With Far Cry New Dawn you’re back in Montana, but it’s now a very different place. Forced into bunkers for decades following a nuclear war, the people of Hope County emerged to a world dressed in vibrant pink flowers, populated by herds of wild animals, and naked of traditional authority. The government is gone, and so the people form new communities. Some become farmers, others marauders.
Ubisoft has experimented with the Far Cry games before. Both Blood Dragon and Primal were significant departures from the full-blooded numbered title that preceded them, but Far Cry New Dawn is the most radical mix up yet. That’s true aesthetically, the Montana landscape repainted in vibrant pinks and blues, but most significantly also in its systems.
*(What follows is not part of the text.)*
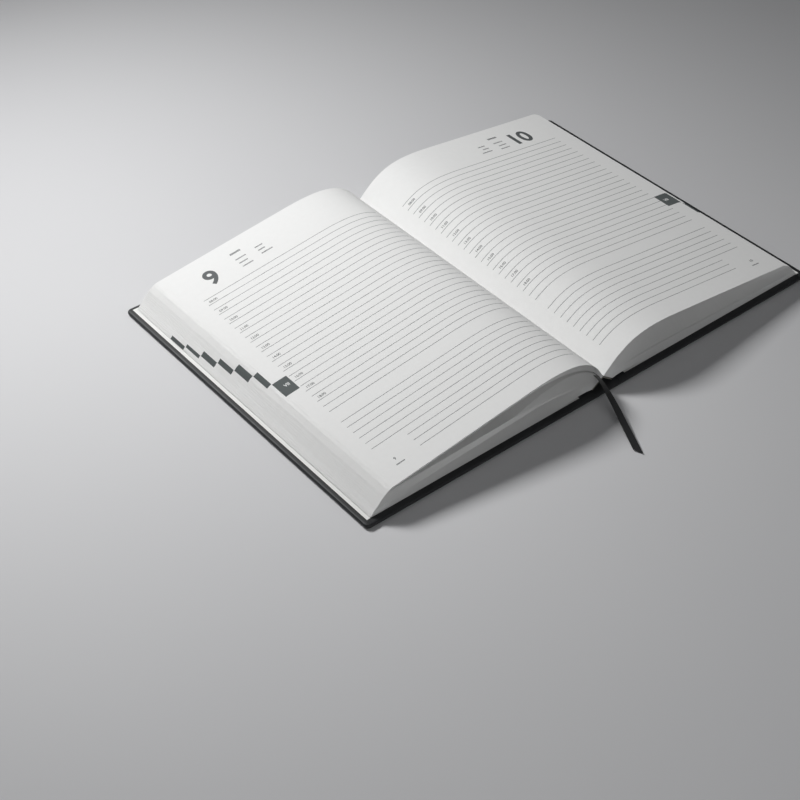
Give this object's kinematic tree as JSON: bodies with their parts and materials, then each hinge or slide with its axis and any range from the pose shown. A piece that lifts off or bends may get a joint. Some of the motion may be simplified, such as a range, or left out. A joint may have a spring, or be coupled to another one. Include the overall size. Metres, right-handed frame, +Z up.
{
  "type": "page-a-day planner",
  "caption": "Hard-cover desk planner lying open, with sewn sections, a turning leaf, printed month tabs and a ribbon marker; both covers and the block close.",
  "frame": {"origin": "middle of the spine's underside, on the table", "axes": "+X across the spread towards the right-hand page's fore-edge, +Y along the spine towards the head, +Z up from the table"},
  "size_m": [0.327, 0.2638, 0.0272],
  "materials": {
    "cover_cloth": "smooth black cover cloth, satin",
    "grey_board": "pressed grey board",
    "page_paper": "uncoated white writing paper",
    "endpaper": "uncoated heavy paper",
    "lining": "mull and paper spine lining",
    "thread": "sewing thread",
    "ribbon": "woven satin ribbon"
  },
  "bodies": {
    "spine": {"spine_wrap": "cover_cloth", "spine_board": "grey_board"},
    "front_cover": {"front_board": "grey_board", "front_wrap": "cover_cloth", "front_joint_cloth": "cover_cloth", "front_pastedown": "endpaper", "front_flyleaf": "endpaper"},
    "back_cover": {"back_board": "grey_board", "back_wrap": "cover_cloth", "back_joint_cloth": "cover_cloth", "back_pastedown": "endpaper", "back_flyleaf": "endpaper"},
    "spine_limb_left": {"spine_lining_left": "lining", "sewing_thread_left_1": "thread", "sewing_thread_left_2": "thread", "sewing_thread_left_3": "thread", "sewing_thread_left_4": "thread", "section_01_fold": "page_paper", "section_02_fold": "page_paper", "section_03_fold": "page_paper", "section_04_fold": "page_paper", "section_05_fold": "page_paper", "section_06_fold": "page_paper", "ribbon_inner": "ribbon"},
    "spine_limb_right": {"spine_lining_right": "lining", "sewing_thread_right_1": "thread", "sewing_thread_right_2": "thread", "sewing_thread_right_3": "thread", "sewing_thread_right_4": "thread", "section_07_fold": "page_paper", "section_08_fold": "page_paper", "section_09_fold": "page_paper", "section_10_fold": "page_paper", "section_11_fold": "page_paper", "section_12_fold": "page_paper"},
    "section_01": {"section_01": "page_paper"},
    "section_02": {"section_02": "page_paper"},
    "section_03": {"section_03": "page_paper"},
    "section_04": {"section_04": "page_paper"},
    "section_05": {"section_05": "page_paper"},
    "section_06": {"section_06": "page_paper"},
    "section_07": {"section_07": "page_paper"},
    "section_08": {"section_08": "page_paper"},
    "section_09": {"section_09": "page_paper"},
    "section_10": {"section_10": "page_paper"},
    "section_11": {"section_11": "page_paper"},
    "section_12": {"section_12": "page_paper"},
    "leaf_root": {"leaf_fold": "page_paper"},
    "leaf_inner": {"leaf_inner": "page_paper"},
    "leaf_outer": {"leaf_outer": "page_paper"},
    "ribbon_exit": {"ribbon_exit": "ribbon"},
    "ribbon_tail": {"ribbon_tail": "ribbon"}
  },
  "joints": [
    {"name": "front_cover_hinge", "type": "hinge", "parent": "spine", "child": "front_cover", "pos_m": [-0.0108, 0, 0.0013], "axis": [0, 1, 0], "range_deg": [0, 90]},
    {"name": "back_cover_hinge", "type": "hinge", "parent": "spine", "child": "back_cover", "pos_m": [0.0108, 0, 0.0013], "axis": [0, -1, 0], "range_deg": [0, 90]},
    {"name": "left_limb_hinge", "type": "hinge", "parent": "spine", "child": "spine_limb_left", "pos_m": [-0.00877, 0, 0.00575], "axis": [0, 1, 0], "range_deg": [0, 36.01]},
    {"name": "right_limb_hinge", "type": "hinge", "parent": "spine", "child": "spine_limb_right", "pos_m": [0.00877, 0, 0.00575], "axis": [0, -1, 0], "range_deg": [0, 36.01]},
    {"name": "section_01_fold_hinge", "type": "hinge", "parent": "spine_limb_left", "child": "section_01", "pos_m": [-0.00744, 0, 0.00446], "axis": [0, 1, 0], "range_deg": [0, 54.32], "deforming": ["section_01_fold"]},
    {"name": "section_02_fold_hinge", "type": "hinge", "parent": "spine_limb_left", "child": "section_02", "pos_m": [-0.00824, 0, 0.00672], "axis": [0, 1, 0], "range_deg": [0, 54.94], "deforming": ["section_02_fold"]},
    {"name": "section_03_fold_hinge", "type": "hinge", "parent": "spine_limb_left", "child": "section_03", "pos_m": [-0.00895, 0, 0.00918], "axis": [0, 1, 0], "range_deg": [0, 55.57], "deforming": ["section_03_fold"]},
    {"name": "section_04_fold_hinge", "type": "hinge", "parent": "spine_limb_left", "child": "section_04", "pos_m": [-0.00958, 0, 0.01184], "axis": [0, 1, 0], "range_deg": [0, 56.22], "deforming": ["section_04_fold"]},
    {"name": "section_05_fold_hinge", "type": "hinge", "parent": "spine_limb_left", "child": "section_05", "pos_m": [-0.01014, 0, 0.01468], "axis": [0, 1, 0], "range_deg": [0, 56.87], "deforming": ["section_05_fold"]},
    {"name": "section_06_fold_hinge", "type": "hinge", "parent": "spine_limb_left", "child": "section_06", "pos_m": [-0.01888, 0, 0.02534], "axis": [0, 1, 0], "range_deg": [0, 62.09], "deforming": ["section_06_fold"]},
    {"name": "section_07_fold_hinge", "type": "hinge", "parent": "spine_limb_right", "child": "section_07", "pos_m": [0.01888, 0, 0.02534], "axis": [0, -1, 0], "range_deg": [0, 62.09], "deforming": ["section_07_fold"]},
    {"name": "section_08_fold_hinge", "type": "hinge", "parent": "spine_limb_right", "child": "section_08", "pos_m": [0.01014, 0, 0.01468], "axis": [0, -1, 0], "range_deg": [0, 56.87], "deforming": ["section_08_fold"]},
    {"name": "section_09_fold_hinge", "type": "hinge", "parent": "spine_limb_right", "child": "section_09", "pos_m": [0.00958, 0, 0.01184], "axis": [0, -1, 0], "range_deg": [0, 56.22], "deforming": ["section_09_fold"]},
    {"name": "section_10_fold_hinge", "type": "hinge", "parent": "spine_limb_right", "child": "section_10", "pos_m": [0.00895, 0, 0.00918], "axis": [0, -1, 0], "range_deg": [0, 55.57], "deforming": ["section_10_fold"]},
    {"name": "section_11_fold_hinge", "type": "hinge", "parent": "spine_limb_right", "child": "section_11", "pos_m": [0.00824, 0, 0.00672], "axis": [0, -1, 0], "range_deg": [0, 54.94], "deforming": ["section_11_fold"]},
    {"name": "section_12_fold_hinge", "type": "hinge", "parent": "spine_limb_right", "child": "section_12", "pos_m": [0.00744, 0, 0.00446], "axis": [0, -1, 0], "range_deg": [0, 54.32], "deforming": ["section_12_fold"]},
    {"name": "leaf_turn", "type": "hinge", "parent": "spine_limb_right", "child": "leaf_root", "pos_m": [0.00035, 0, 0.00908], "axis": [0, 1, 0], "range_deg": [-60, 0]},
    {"name": "leaf_fold_hinge", "type": "hinge", "parent": "leaf_root", "child": "leaf_inner", "pos_m": [0.0188, 0, 0.02662], "axis": [0, -1, 0], "range_deg": [0, 62.26], "deforming": ["leaf_fold"]},
    {"name": "leaf_bend", "type": "hinge", "parent": "leaf_inner", "child": "leaf_outer", "pos_m": [0.08, 0, 0.02246], "axis": [0, 1, 0], "range_deg": [-99.01, 0]},
    {"name": "ribbon_swing", "type": "hinge", "parent": "spine_limb_left", "child": "ribbon_exit", "pos_m": [-0.00583, -0.10584, 0.01254], "axis": [0, 0, 1], "range_deg": [-25, 15]},
    {"name": "ribbon_lift", "type": "hinge", "parent": "ribbon_exit", "child": "ribbon_tail", "pos_m": [-0.00568, -0.10861, 0.01109], "axis": [-0.8757, -0.1672, 0.453], "range_deg": [0, 70]}
  ],
  "couplings": [
    {"joint": "left_limb_hinge", "follows": "front_cover_hinge", "ratio": 0.4},
    {"joint": "right_limb_hinge", "follows": "back_cover_hinge", "ratio": 0.4},
    {"joint": "section_01_fold_hinge", "follows": "front_cover_hinge", "ratio": 0.6034},
    {"joint": "section_02_fold_hinge", "follows": "front_cover_hinge", "ratio": 0.6103},
    {"joint": "section_03_fold_hinge", "follows": "front_cover_hinge", "ratio": 0.61734},
    {"joint": "section_04_fold_hinge", "follows": "front_cover_hinge", "ratio": 0.62451},
    {"joint": "section_05_fold_hinge", "follows": "front_cover_hinge", "ratio": 0.63182},
    {"joint": "section_06_fold_hinge", "follows": "front_cover_hinge", "ratio": 0.68975},
    {"joint": "section_07_fold_hinge", "follows": "back_cover_hinge", "ratio": 0.68975},
    {"joint": "section_08_fold_hinge", "follows": "back_cover_hinge", "ratio": 0.63182},
    {"joint": "section_09_fold_hinge", "follows": "back_cover_hinge", "ratio": 0.62451},
    {"joint": "section_10_fold_hinge", "follows": "back_cover_hinge", "ratio": 0.61734},
    {"joint": "section_11_fold_hinge", "follows": "back_cover_hinge", "ratio": 0.6103},
    {"joint": "section_12_fold_hinge", "follows": "back_cover_hinge", "ratio": 0.6034},
    {"joint": "leaf_fold_hinge", "follows": "back_cover_hinge", "ratio": 0.69171},
    {"joint": "leaf_bend", "follows": "leaf_turn", "ratio": 1.65}
  ]
}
Most open-world games begin with you as a single island in an ocean of enemy strongholds. You gradually take outposts and sentry points from the enemy, turning a wild world tame. The frustration with that, as a player, is that safe worlds are not fun worlds. As you gain in power, you face fewer and fewer enemies that match your strength.
While the story has you arrive in Hope County to defeat the Highwaymen, a group of raiders who are terrorising the local farmers, the systems in New Dawn combat that pacification. Rather than make the world stagnant in the wake of your progress, you gain tools to make pockets of it more aggressive. For instance, you can return captured outposts to enemy hands, who will fortify them and increase their numbers there, so that you can capture them all over again. It’s a system that recognises Far Cry is most fun not in scripted moments, but when you’re improvising in the chaos of an outpost assault.
You can see that same recognition in the new expeditions. These get to the heart of what makes Far Cry tick. They’re self-contained missions that take place outside of Hope County, each of them an action movie in miniature. The objective is the same every time: get in, grab the supplies, and get to the chopper. The magic of it is that you have the freedom to play how you want and each stage naturally rolls into the next, the conflict escalating dramatically with it.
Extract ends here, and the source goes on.